Today I was giving someone a timeline of things that have happened since Christmas. I had to look at the calendar and I had no idea that it’s just been two weeks since we came home from the hospital. In some ways it has been frenetic and in some ways it has crept by. Time stands still at times and sometimes, I look away and it feels like two days have passed.


Pete has struggled with vertigo since after his liver resection the week of Thanksgiving. We always thought that it was related to his pneumonia and that that was caused by his being intubated for 10 hours for that surgery. It turns out that his one treatment of EnHER2, which targets the mutation he contracted after his colon resection, was the cause of his pneumonia.


At this point of the story, I want to acknowledge that a large part of a cancer battle is dealing with symptoms, side effects, and it can change daily. One of Pete’s nurses at North said to me once how he was admitted to the hospital for one thing and we were focused on something different the next day. I feel like that is a very accurate description of Pete’s cancer journey. Just when we got one thing figured out, something else would come up. We have so much respect for everyone in our health care journey. That will definitely take up another blog and still never give justice to how well we’ve been taken care of.


We were just managing symptoms before his ER visit on the 21st of December and were given the option for Pete to be admitted or take some heavy antibiotics and go home. At that time we chose to go home.


December 27th, we would end up back in the ER and choose to be admitted this time.

The first four days of his hospital stay were at North and ended up with 4 lesions being found in his brain, talks of quality of life and needing to speak with several professionals before deciding our path forward.


December 31st, he was transported to Central for a biopsy of his brain and meetings with experts in neurology and pneumology. We were delayed 2 days because of more pressing surgeries at the hospital.

January 4th, 2023: Since his biopsy had been completed, we asked to go home and were discharged 2 hours later.


Several days after the 4th, Pete was fighting depression based on our options, his vertigo-related nausea, the inability to stand up by himself, and the frustration of not getting better. It turns out that he was a lot more ready to consider hospice than I was.

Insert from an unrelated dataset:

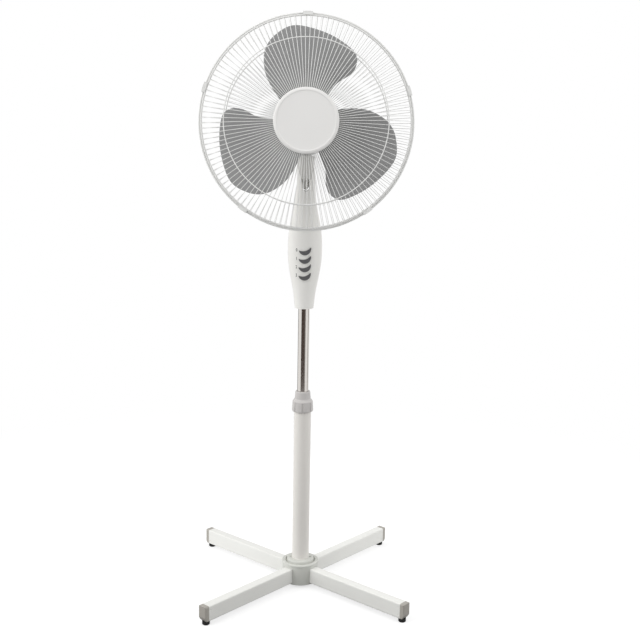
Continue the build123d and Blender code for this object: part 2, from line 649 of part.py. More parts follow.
def make_oscillation_knob():
    """Pushed down the fan swings, pulled up it stays."""
    head = turned([(0, 58), (7, 58), (6.4, 68), (8, 70), (8, 74), (7, 75.5), (0, 75.5)])
    return Pos(0, KNOB_BACK, 0) * (disc(KNOB_RADIUS, 14, 59) + head)


def make_end_bracket(front):
    """A die-cast motor end: a disc with a bearing seat and four open windows, behind a given plane."""
    back = front + BRACKET
    plate = along_y(STATOR_RADIUS, front, back) - along_y(BEARING_RADIUS, front - 1, back + 1)
    for angle in range(45, 360, 90):
        plate -= Rot(0, angle, 0) * Pos(25, 0, 0) * along_y(8, front - 1, back + 1)
    return plate


def make_stator():
    front = -MOTOR_FRONT + BRACKET + COIL
    return along_y(STATOR_RADIUS, front, front + STACK) - along_y(STATOR_BORE, front - 1, front + STACK + 1)


def make_coils():
    coil = along_y(STATOR_RADIUS - 3, 0, COIL) - along_y(STATOR_BORE + 2.5, -1, COIL + 1)
    return [Pos(0, y, 0) * coil for y in (-MOTOR_FRONT + BRACKET, -MOTOR_BACK - BRACKET - COIL)]


def make_bearings():
    bush = along_y(BEARING_RADIUS, 0, BRACKET) - along_y(SHAFT_RADIUS + FIT, -1, BRACKET + 1)
    return [Pos(0, y, 0) * bush for y in (-MOTOR_FRONT, -MOTOR_BACK - BRACKET)]


def make_motor_front_cover():
    """The front shell, whose threaded nose carries the rear guard."""
    edge, inside = COVER_JOINT, MOTOR_RADIUS - COVER_WALL
    bend_start = COVER_FACE - COVER_BEND
    outer = RadiusArc((COVER_SHOULDER, COVER_FACE), (MOTOR_RADIUS, bend_start), COVER_BEND)
    return turned_fore_curve([
        Polyline(
            (COVER_BORE, MOTOR_FRONT),
            (COVER_BORE, NOSE_END),
            (NOSE_RADIUS, NOSE_END),
            (NOSE_RADIUS, COVER_FACE),
            outer @ 0,
        ),
        outer,
        Polyline(
            outer @ 1,
            (MOTOR_RADIUS, edge),
            (inside, edge),
            (inside, bend_start + 1),
            (inside - 4, MOTOR_FRONT - 4),
            (COVER_SHOULDER, MOTOR_FRONT),
            (COVER_BORE, MOTOR_FRONT),
        ),
    ])


def make_motor_rear_cover():
    """The rear shell: a rounded pot with vents, a hole for the knob and one for the spindle."""
    edge, inside = COVER_JOINT, MOTOR_RADIUS - COVER_WALL
    cone = Vector(*REAR_CONE_OUTER[0]) - Vector(*REAR_SHOULDER_OUTER[-1])
    outer = Spline(*REAR_SHOULDER_OUTER, tangents=[(0, -1), cone])
    inner = Spline(*REAR_SHOULDER_INNER, tangents=[cone * -1, (0, 1)])
    cover = turned_fore_curve([
        Line((MOTOR_RADIUS, edge), outer @ 0),
        outer,
        Polyline(outer @ 1, *REAR_CONE_OUTER, *REAR_CONE_INNER, inner @ 0),
        inner,
        Polyline(inner @ 1, (inside, edge), (MOTOR_RADIUS, edge)),
    ])
    cover -= Pos(0, KNOB_BACK, 0) * disc(KNOB_RADIUS + 1, 0, 80)
    cover -= disc(15, -80, 0)
    for x in COVER_SCREW_SPOTS:
        cover -= Pos(x, 0, 0) * along_y(COVER_SCREW_RADIUS, 0, 80)
        cover -= Pos(x, 0, 0) * along_y(2 * COVER_SCREW_RADIUS - 0.2, COVER_SCREW_SEAT, 80)
    for i in range(VENT_COUNT):
        cover -= Rot(0, 360 / VENT_COUNT * i, 0) * Pos(VENT_RADIUS, 60, 0) * Box(VENT_LENGTH, 30, VENT_WIDTH)
    return cover


def make_cover_screws():
    """Two screws through the back of the rear cover into the gearbox."""
    head = along_y(2 * COVER_SCREW_RADIUS - 0.4, COVER_SCREW_SEAT, COVER_SCREW_SEAT + 2)
    screw = along_y(COVER_SCREW_RADIUS, 28, COVER_SCREW_SEAT) + head
    return [Pos(x, 0, 0) * screw for x in COVER_SCREW_SPOTS]


def make_motor_shaft():
    return along_y(SHAFT_RADIUS, -SHAFT_END, 4) - make_drive_pin()


def make_rotor():
    front = -MOTOR_FRONT + BRACKET + COIL
    return along_y(ROTOR_RADIUS, front, front + STACK) - along_y(SHAFT_RADIUS, front - 1, front + STACK + 1)


# ---- guards -------------------------------------------------------------------------------
# (radius, forward) points along one wire of each guard
REAR_PROFILE = [(56.0, 70.7), (110.0, 74.0), (172.0, 97.0), (216.2, 108.6)]
FRONT_PROFILE = [(54.0, 161.6), (167.0, 148.4), (205.0, 129.4), (213.0, 115.4)]
REAR_RING_RADII = [58.0, 167.0]
FRONT_RING_RADII = [57.0, 166.0]


def thick_line(points, half):
    """A band of even thickness round a line of (radius, forward) points, with mitred corners."""
    near, far = [], []
    for i, point in enumerate(points):
        here = Vector(*point)
        before = (here - Vector(*points[i - 1])).normalized() if i else None
        after = (Vector(*points[i + 1]) - here).normalized() if i + 1 < len(points) else None
        way = ((before or after) + (after or before)).normalized()
        side = Vector(-way.Y, way.X)
        reach = half / way.dot(before or after)
        near.append(tuple(here + side * reach)[:2])
        far.append(tuple(here - side * reach)[:2])
    return near + far[::-1]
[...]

January 7th, Pete asked me to take a drive with him. We drove by the Ramah Wildlife Refuge and he asked my opinion on him being in hospice. I cried and told him that I’m not ready for him to leave me but that it’s his choice. He then asked me to look into hospice. Once I found out about my insurance’s coverage, we decided we would get that set up.

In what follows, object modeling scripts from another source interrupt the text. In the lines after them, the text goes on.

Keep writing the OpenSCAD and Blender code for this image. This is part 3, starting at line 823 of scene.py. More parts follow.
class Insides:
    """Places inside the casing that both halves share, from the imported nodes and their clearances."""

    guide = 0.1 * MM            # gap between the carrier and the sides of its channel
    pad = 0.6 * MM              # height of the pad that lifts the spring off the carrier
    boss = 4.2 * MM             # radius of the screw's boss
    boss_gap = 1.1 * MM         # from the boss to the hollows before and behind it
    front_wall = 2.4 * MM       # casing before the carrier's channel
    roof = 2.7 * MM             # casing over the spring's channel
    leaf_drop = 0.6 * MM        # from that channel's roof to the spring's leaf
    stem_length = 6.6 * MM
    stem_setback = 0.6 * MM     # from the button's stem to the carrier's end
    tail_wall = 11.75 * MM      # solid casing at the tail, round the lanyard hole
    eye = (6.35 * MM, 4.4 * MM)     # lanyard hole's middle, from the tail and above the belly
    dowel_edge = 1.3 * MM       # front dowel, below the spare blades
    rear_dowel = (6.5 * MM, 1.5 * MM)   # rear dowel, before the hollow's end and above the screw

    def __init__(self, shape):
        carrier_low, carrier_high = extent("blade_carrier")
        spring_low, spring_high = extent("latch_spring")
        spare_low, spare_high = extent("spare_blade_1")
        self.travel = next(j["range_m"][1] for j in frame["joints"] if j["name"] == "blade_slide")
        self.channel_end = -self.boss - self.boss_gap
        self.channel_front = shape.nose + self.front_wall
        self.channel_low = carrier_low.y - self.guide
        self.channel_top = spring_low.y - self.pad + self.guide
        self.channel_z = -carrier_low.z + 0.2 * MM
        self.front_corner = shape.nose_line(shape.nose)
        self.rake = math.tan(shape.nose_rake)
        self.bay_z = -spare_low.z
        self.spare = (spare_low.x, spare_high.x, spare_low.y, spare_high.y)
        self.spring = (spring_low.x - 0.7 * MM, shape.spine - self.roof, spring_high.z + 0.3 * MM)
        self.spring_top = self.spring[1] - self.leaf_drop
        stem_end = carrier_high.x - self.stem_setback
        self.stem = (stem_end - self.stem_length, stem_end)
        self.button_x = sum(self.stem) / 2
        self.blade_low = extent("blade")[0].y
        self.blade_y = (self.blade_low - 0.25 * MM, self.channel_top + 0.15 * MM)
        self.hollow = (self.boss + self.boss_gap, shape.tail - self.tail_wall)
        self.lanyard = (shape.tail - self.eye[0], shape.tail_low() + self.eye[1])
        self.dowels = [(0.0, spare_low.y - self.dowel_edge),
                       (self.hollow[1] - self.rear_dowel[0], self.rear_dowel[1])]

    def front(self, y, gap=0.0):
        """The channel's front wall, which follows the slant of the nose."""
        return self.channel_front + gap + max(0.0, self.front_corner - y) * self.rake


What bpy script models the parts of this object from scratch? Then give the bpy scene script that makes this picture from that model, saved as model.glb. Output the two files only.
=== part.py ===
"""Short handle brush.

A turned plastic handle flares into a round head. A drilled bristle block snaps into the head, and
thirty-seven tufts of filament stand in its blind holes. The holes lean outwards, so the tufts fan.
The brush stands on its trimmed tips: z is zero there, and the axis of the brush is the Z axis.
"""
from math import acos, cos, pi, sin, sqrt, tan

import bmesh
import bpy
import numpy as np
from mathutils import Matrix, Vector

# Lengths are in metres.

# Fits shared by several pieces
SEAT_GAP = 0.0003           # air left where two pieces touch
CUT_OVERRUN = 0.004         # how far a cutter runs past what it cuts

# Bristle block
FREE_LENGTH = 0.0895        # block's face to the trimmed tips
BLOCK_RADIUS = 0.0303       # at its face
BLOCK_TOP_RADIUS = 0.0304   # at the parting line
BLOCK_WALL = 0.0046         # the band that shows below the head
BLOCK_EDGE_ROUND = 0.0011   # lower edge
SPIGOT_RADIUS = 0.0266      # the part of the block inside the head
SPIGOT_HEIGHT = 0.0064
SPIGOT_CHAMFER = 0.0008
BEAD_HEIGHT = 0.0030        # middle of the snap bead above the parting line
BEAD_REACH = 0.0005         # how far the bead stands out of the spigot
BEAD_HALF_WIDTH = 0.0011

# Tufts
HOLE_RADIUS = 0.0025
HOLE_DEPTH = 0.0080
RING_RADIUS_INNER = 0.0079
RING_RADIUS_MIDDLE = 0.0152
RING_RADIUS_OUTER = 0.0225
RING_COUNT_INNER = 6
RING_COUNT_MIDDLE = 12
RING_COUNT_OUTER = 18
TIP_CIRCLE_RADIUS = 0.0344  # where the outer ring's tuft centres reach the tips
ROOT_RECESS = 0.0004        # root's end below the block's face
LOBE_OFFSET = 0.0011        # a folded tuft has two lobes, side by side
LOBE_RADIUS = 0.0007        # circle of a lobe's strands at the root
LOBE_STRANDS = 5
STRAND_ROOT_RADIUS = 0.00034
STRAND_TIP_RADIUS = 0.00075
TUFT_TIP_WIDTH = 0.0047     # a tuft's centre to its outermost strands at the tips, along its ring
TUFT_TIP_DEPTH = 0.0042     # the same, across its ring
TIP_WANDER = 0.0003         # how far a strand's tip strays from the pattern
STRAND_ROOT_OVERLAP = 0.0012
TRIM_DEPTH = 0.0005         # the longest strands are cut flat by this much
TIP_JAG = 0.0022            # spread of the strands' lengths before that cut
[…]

January 10th, we spoke on the phone with Pikes Peak Palliative and Hospice Care and had the intake nurse come the next day. Right away, we felt at peace and loved by all of the staff.


January 13th, we announced our decision to put Pete in hospice to our Facebook group. Prior to this announcement, a friend asked me if we had a good support system. I told him that I felt that as soon as people knew and we expressed physical things that we could be helped with, we would have a flood of people wanting to help us. That has been very true.


The 14th, Briannah and her friend came for the weekend and Becca moved home. We had a great week, balancing the girls getting out of the house and being tourists with Brooke and spending some quality time with us.


So, now when someone asks me what happened and when it happened, I give them a better answer.


We love and appreciate you all and how you’ve rearranged your lives to visit, feed, clean clothes and our house, shovel our driveway, run items to Goodwill, and so many other things. We have been blessed by your spiritual, physical, and emotional support and we are so thankful.